There’s no question that 2014 has started out like a lion. Weather patterns have thrown many states in the US into a circular pattern of bracing for snow and ice, cleaning up, and then bracing for the next round. Weather forecasters are taking full advantage of the weather, giving the storms names and producing "white death" graphics to go along with their sensationalist reporting. Whether or not you blame global warming (some call it climate change), or whether you find it ironic that climate change scientists are stuck in the Antarctic ice, there’s a Cloud connection here.
Weather Continues to Disrupt Cloud Access
Along with the massive dumps of ice and snow and sub-zero temperatures, many are left without electricity, while many more have seen just their Internet provider go offline. Weather continues to be the largest antecedent for Cloud disruption. The weather of 2013 caused many to be left without Cloud access and if predictions hold true, it’s only going to get worse. No matter how much redundancy is built into the system, the weather is that one unpredictable component that cannot be resolved.
The Cloud has been a growing novelty for many businesses for a few years and a decidedly concrete path forward for the majority of vendors. Each and every vendor has added some sort of Cloud tinge to their products and services. Some vendors’ offerings are minor, meant to better support legacy services and show innovation, while others, like Microsoft, Google, and Amazon, are "all in."
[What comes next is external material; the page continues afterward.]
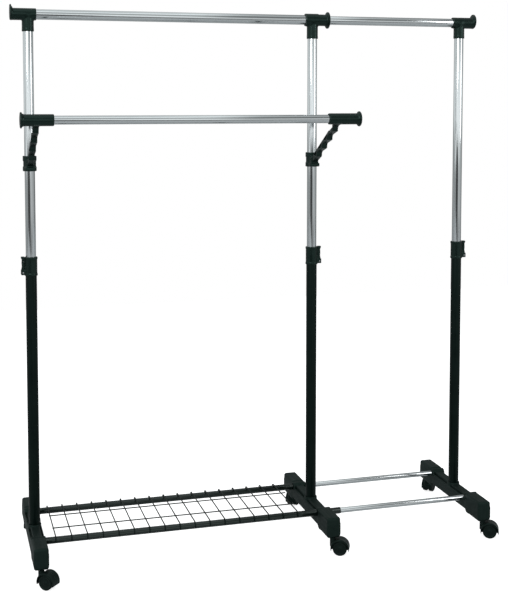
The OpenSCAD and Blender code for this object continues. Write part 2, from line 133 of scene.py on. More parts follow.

2014 All About the Private Cloud
Yet, despite the enormous amount of effort being sorted to provide Cloud functions in everything, when we circle back to the one thing that cannot be fixed by technology, the weather, there’s no true solution except to be prepared. That’s why 2014 will be all about the Private Cloud, and those businesses that venture too deep into the Public Cloud will be sorely disappointed. And, really, it makes perfect sense to relate Cloud to weather patterns, or the one piece that can’t be accounted for.
The Cloud, today, makes sense in several areas. It’s a given that email, backups (redundancy), and test labs (VMs) make sense. But, pushing anything truly important and business critical solely to the Cloud is a fool’s folly. For sure, vendors will use things like privacy, security, redundancy, performance, elasticity, cost savings, automation, SLAs, and other things to sell Cloud solutions to business, but they can never shield companies from the inevitable, or the unpredictable.
So, what’s your plan for the Cloud in 2014? If your company is "all in," how have you compensated for loss of business productivity due to the inevitable and unpredictable?